In Italia quattro bimbi su dieci nascono con un cesareo, siamo i primi in Europa

L’Italia è il primo paese in Europa per numero di parti cesarei con quattro bambini su dieci che nascono con un’operazione. E nel 2009 le donne che hanno scelto, o sono state costrette a sottoporsi all’operazione per far nascere i propri figli è cresciuto al 38,43% dei parti complessivi contro il 38,32% del 2008. Un trend in crescita, dunque, fotografato da Agenas, l’Agenzia nazionale per i servizi sanitari regionali, di imminente pubblicazione sulla rivista trimestrale Monitor. Un dato che fa un po’ impressione visto i recenti fatti di cronaca che hanno visto diversi neonati morti o in coma per dei parti cesarei negati. Spesso infatti il ricorso al cesareo viene fatto da medici con poca esperienza nel gestire un parto naturale.

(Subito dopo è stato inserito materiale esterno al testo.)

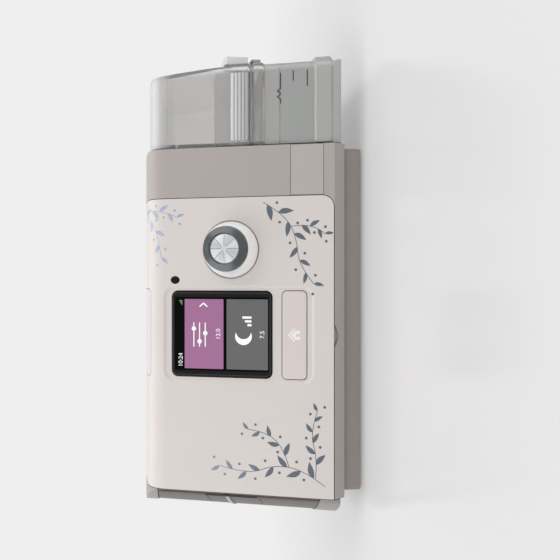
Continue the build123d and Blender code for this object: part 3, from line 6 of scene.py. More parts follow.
import json
import logging
import math
from dataclasses import dataclass
from enum import Enum
from typing import Any, ClassVar, Iterable, Sequence

import bmesh
import bpy
from mathutils import Matrix, Vector

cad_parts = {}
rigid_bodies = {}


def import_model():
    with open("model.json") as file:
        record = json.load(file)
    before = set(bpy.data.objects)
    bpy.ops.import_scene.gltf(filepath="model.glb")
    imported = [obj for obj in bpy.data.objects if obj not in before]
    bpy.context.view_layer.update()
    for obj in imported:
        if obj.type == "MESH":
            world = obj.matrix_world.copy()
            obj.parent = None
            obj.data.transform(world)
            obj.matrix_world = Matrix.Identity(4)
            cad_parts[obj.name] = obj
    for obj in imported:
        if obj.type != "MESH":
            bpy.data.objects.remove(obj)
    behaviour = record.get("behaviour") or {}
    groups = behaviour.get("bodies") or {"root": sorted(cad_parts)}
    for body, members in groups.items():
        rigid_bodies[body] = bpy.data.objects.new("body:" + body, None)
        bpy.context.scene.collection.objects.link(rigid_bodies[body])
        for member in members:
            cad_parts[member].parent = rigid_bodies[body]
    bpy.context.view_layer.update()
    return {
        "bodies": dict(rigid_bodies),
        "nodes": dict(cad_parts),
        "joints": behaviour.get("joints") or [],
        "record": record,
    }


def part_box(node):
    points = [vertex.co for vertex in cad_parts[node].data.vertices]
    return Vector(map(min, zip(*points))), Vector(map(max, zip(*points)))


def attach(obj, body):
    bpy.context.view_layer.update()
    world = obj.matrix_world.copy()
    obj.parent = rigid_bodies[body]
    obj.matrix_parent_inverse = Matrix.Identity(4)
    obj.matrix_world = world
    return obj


LOG = logging.getLogger("cpap_machine")
MM = 0.001

Triple = tuple[float, float, float]
Colour = Triple
Flat = tuple[float, float]
Outline = Sequence[Flat]
Socket = bpy.types.NodeSocket


def tone(red: int, green: int, blue: int) -> Colour:
    """Turns an 8-bit display colour into a linear one.

    Args:
        red: Red share, 0 to 255.
        green: Green share, 0 to 255.
        blue: Blue share, 0 to 255.

    Returns:
        The colour in linear light.
    """
    shares = [value / 255 for value in (red, green, blue)]
    return tuple(s / 12.92 if s <= 0.04045 else ((s + 0.055) / 1.055) ** 2.4 for s in shares)


def grey(share: float) -> Colour:
    """Linear grey of one share."""
    return (share, share, share)


def shifted(colour: Colour, factor: float = 1.0) -> tuple[float, float, float, float]:
    """Lighter or darker version of a colour, with full alpha."""
    return tuple(min(1.0, part * factor) for part in colour) + (1.0,)


# ------------------------------------------------------------------ the housing's outline
@dataclass(frozen=True)
class HousingOutline:
    """Side outline of the housing as a run from the face's lower edge, up the face and over the crown."""

    front: float = -75.0 * MM
    face_bottom: float = 16.0 * MM
    height: float = 116.0 * MM
    tilt: float = math.radians(19.5)
    shoulder_radius: float = 14.0 * MM
    crown_slope: float = math.radians(8.0)
    crown_radius: float = 300.0 * MM

    @property
    def face_length(self) -> float:
        """Length of the flat face up its slope.

        Returns:
            The length.
        """
        shoulder = self.shoulder_radius * (math.cos(self.crown_slope) - math.sin(self.tilt))
        crown = self.crown_radius * (1 - math.cos(self.crown_slope))
        return (self.height - self.face_bottom - shoulder - crown) / math.cos(self.tilt)

    def place(self, across: float, run: float, lift: float = 0.0) -> Vector:
        """Point on the outline.

        Args:
            across: Place along X.
            run: Distance along the outline from the face's lower edge.
            lift: Height above the surface.

        Returns:
            The point in the machine's frame.
        """
        heading = math.pi / 2 - self.tilt
        straight = min(run, self.face_length)
        y = self.front + straight * math.cos(heading)
        z = self.face_bottom + straight * math.sin(heading)
        left = run - straight
        arcs = ((self.shoulder_radius, self.crown_slope), (self.crown_radius, -self.crown_slope))
        for radius, last in arcs:
            if left <= 0:
                break
            turn = min(left / radius, heading - last)
            y += radius * (math.sin(heading) - math.sin(heading - turn))
            z += radius * (math.cos(heading - turn) - math.cos(heading))
            heading -= turn
            left -= turn * radius
        return Vector((across, y - lift * math.sin(heading), z + lift * math.cos(heading)))

    def depth_at(self, z: float, lift: float) -> float:
        """Place along Y, at one height, of the plane that lies a lift above the face."""
        run = (z - self.face_bottom - lift * math.sin(self.tilt)) / math.cos(self.tilt)
        return self.front + run * math.sin(self.tilt) - lift * math.cos(self.tilt)

    def face_matrix(self, across: float, run: float, lift: float = 0.0) -> Matrix:
        """Matrix that lays a flat drawing (x across, y up the slope) on the face.

        Args:
            across: Drawing origin along X.
            run: Drawing origin up the face.
            lift: Height above the face.

        Returns:
            The matrix from the drawing to the machine's frame.
        """
        out = Vector((0, -math.cos(self.tilt), math.sin(self.tilt)))
        up = Vector((0, math.sin(self.tilt), math.cos(self.tilt)))
        matrix = Matrix.Identity(4)
        for column, axis in enumerate((Vector((1, 0, 0)), up, out)):
            matrix.col[column][:3] = axis
        matrix.col[3][:3] = self.place(across, run) + lift * out
        return matrix


OUTLINE = HousingOutline()


# ------------------------------------------------------------------ node trees
@dataclass(frozen=True)
class Zone:
    """Span of heights with a tone of its own."""

    low: float
    high: float
    colour: Colour


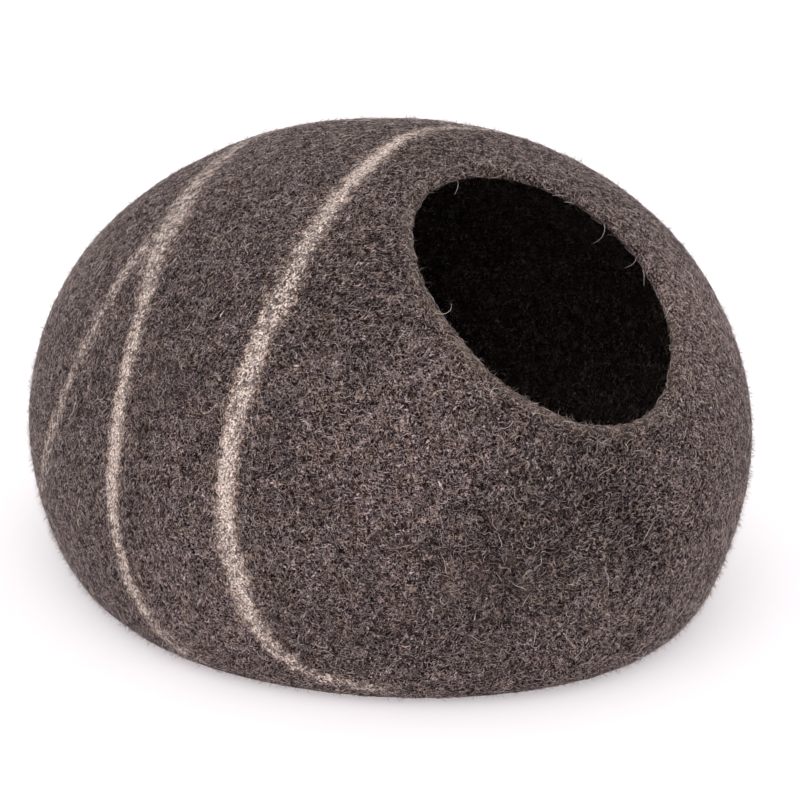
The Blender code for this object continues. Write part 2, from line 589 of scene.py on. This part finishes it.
def strand_cover(n, place, normal):
    """How much of a light strand there is at each place: thin curved lines that cross and end at random."""
    drift = n.noise(place, CURL_SIZE, detail=1.0, shift=0.31, output="Color")
    curly = n.vector("ADD", place, n.scaled(n.vector("SUBTRACT", drift, (0.5, 0.5, 0.5)), CURL_SWERVE))
    cover = 0.0
    for number, way in enumerate(STRAND_WAYS):
        way = tuple(Vector(way).normalized())
        shift = STRAND_SHIFT * number
        spacing = STRAND_SPACING * SPACING_SHARES[number % len(SPACING_SHARES)]
        along_strands = squeezed(n, curly, way, STRAND_STRETCH)
        along_patches = squeezed(n, curly, way, PATCH_STRETCH)
        lines = n.noise(along_strands, spacing, detail=0.0, shift=shift)
        patch = n.noise(along_patches, PATCH_SIZE, detail=1.0, shift=shift + PATCH_SHIFT)
        lies_flat = n.remap(n.maths("ABSOLUTE", n.dot(normal, way)), *STEEP_RANGE, 1.0, 0.0)
        line = n.times(n.ridge(lines, STRAND_WIDTH), n.remap(patch, *PATCH_RANGE))
        cover = n.maths("MAXIMUM", cover, n.times(line, lies_flat))
    return cover


def stripe_streaks(n):
    """Noise in streaks that run along the stripes."""
    along = n.maths("DIVIDE", n.value("stripe_along"), STREAK_LENGTH)
    across = n.times(n.value("stripe_side"), STREAKS_ACROSS)
    place = n.add("ShaderNodeCombineXYZ", ((0, along), (1, across))).outputs[0]
    return n.noise(place, size=1.0, detail=2.0, roughness=0.6)


def stripe_cover(n, place, streaks):
    """Where the pale wool of the stripes lies: about as much of each place as the stripe is strong there."""
    specks = n.noise(place, SPECK_SIZE, detail=1.0, roughness=0.6, shift=1.3)
    tufts = n.noise(place, STRIPE_TUFT_SIZE, detail=1.0, shift=2.1)
    mixed = n.maths("ADD", n.times(streaks, STREAK_SHARE), n.times(specks, SPECK_SHARE))
    mixed = n.maths("ADD", mixed, n.times(tufts, TUFT_SHARE))
    level = n.times(n.remap(n.value("stripe_depth"), *PROFILE_RANGE), n.value("stripe_strength"))
    above = n.maths("SUBTRACT", level, n.remap(mixed, *CHANCE_RANGE))
    return n.maths("MAXIMUM", n.remap(above, -TUFT_FADE, TUFT_FADE), n.times(level, THIN_SHARE))


def felt_material():
    """Matt felt: light strands over dark pores, with patches, tufts, pale stripes, a lighter rim, and
    painted shade and painted highlights.
    """
    n = Nodes("grey_brown_felt")
    coordinates = n.add("ShaderNodeTexCoord").outputs
    place = coordinates["Object"]
    strands = strand_cover(n, place, coordinates["Normal"])
    grain = n.noise(place, GRAIN_SIZE, detail=1.0, roughness=0.6, shift=0.5)
    relief = n.maths("ADD", n.times(strands, STRAND_RELIEF), n.times(grain, GRAIN_RELIEF))

    # The level takes in the tone patches: painted shade on the front and painted highlights at the edges
    level = n.times(n.times(n.mottle(place, PATCHES), n.mottle(place, TUFTS)), n.value("tone"))
    ground = n.scaled(n.mix(n.remap(grain, *GRAIN_RANGE), PORE, DARK_WOOL), level)
    share = n.times(strands, n.times(n.mottle(place, FINE), level), clamp=True)
    dark = n.mix(share, ground, n.mix(n.mottle(place, WARMTH), LIGHT_STRAND, TAN_STRAND))
    dark = n.mix(n.times(n.mottle(place, BROWNING), BROWN_SHARE), dark, BROWN_WOOL)

    rim = n.times(n.value("rim"), n.remap(relief, *RIM_RANGE))
    dark = n.mix(n.times(rim, n.mottle(place, RIM_PATCHES)), dark, RIM_WOOL)

    streaks = stripe_streaks(n)
    lit = n.maths("MAXIMUM", strands, n.mottle(place, GLINTS))
    locks = n.mix(n.remap(n.value("stripe_depth"), *LOCK_RANGE), PALE_EDGE, PALE_WOOL)
    pale = n.mix(n.times(lit, n.remap(streaks, *STREAK_SHADE)), PALE_PORE, locks)
    colour = n.mix(stripe_cover(n, place, streaks), dark, pale)

    inputs = (("Strength", BUMP_STRENGTH), ("Distance", BUMP_DISTANCE), ("Height", relief))
    n.tree.links.new(colour, n.shader.inputs["Base Color"])
    n.tree.links.new(n.add("ShaderNodeBump", inputs).outputs[0], n.shader.inputs["Normal"])
    n.all_over({
        "Roughness": 0.95,
        "Specular IOR Level": 0.05,
        "Sheen Weight": 0.10,
        "Sheen Roughness": 0.22,
        "Sheen Tint": (0.90, 0.80, 0.78, 1.0),
    })
    return n.material


# The shades of single locks and hairs, from dark to nearly white
WOOL_SHADES = {
    "charcoal": (0.0322, 0.0193, 0.0184),
    "grey_brown": (0.0883, 0.0616, 0.0598),
    "grey": (0.2208, 0.1684, 0.1656),
    "light_grey": (0.3864, 0.311, 0.3091),
    "tan": (0.23, 0.161, 0.1288),
    "pale": (0.5796, 0.4738, 0.4278),
    "cream": (0.90, 0.79, 0.72),
}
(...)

L’aumento è avvenuto quasi ovunque, anche nelle Regioni che si mantengono al di sotto della media nazionale come la Sardegna, che dal 2001 al 2009 è cresciuta dal 32,54% al 37,35, la Liguria (da 30,46% a 37,16), la Lombardia (dal 25,31% al 28,71, la Provincia autonoma di Bolzano (dal 14,09% a 25,49). Solo Trento ha ridotto dell’1,4%. Continuano l’ascesa le Regioni sopra la media. La Campania è riuscita addirittura a guadagnare portandosi dal 61,89% al 62,24. Unica eccezione, la Basilicata, in accentuata fase decrescente, dopo il record negativo del 2003, quando oltre la metà dei bebè rilasciavano il primo vagito in sala operatoria.

Tra i dati riportati da Agenas c’è il fatto che la maggior parte dei parti cesarei viene fatto nelle strutture private e in quelle in cui vengono effettuate meno di 500 nascite all’anno. Insomma in strutture che secondo il piano nazionale sanitario dovrebbero essere chiuse. Tanto è vero che il ministro della Salute Ferruccio Fazio ha deciso di inviare presto una circolare. “Le nascite devono avvenire in condizioni di sicurezza, in centri con terapia intensiva neonatale – ha detto Fazio – L’eccesso di cesarei dipende anche dalla disorganizzazione. Incoraggeremo il parto indolore e con il ministro Mariastella Gelmini abbiamo in programma di rivedere i percorsi formativi degli specializzandi in anestesia e ginecologia”.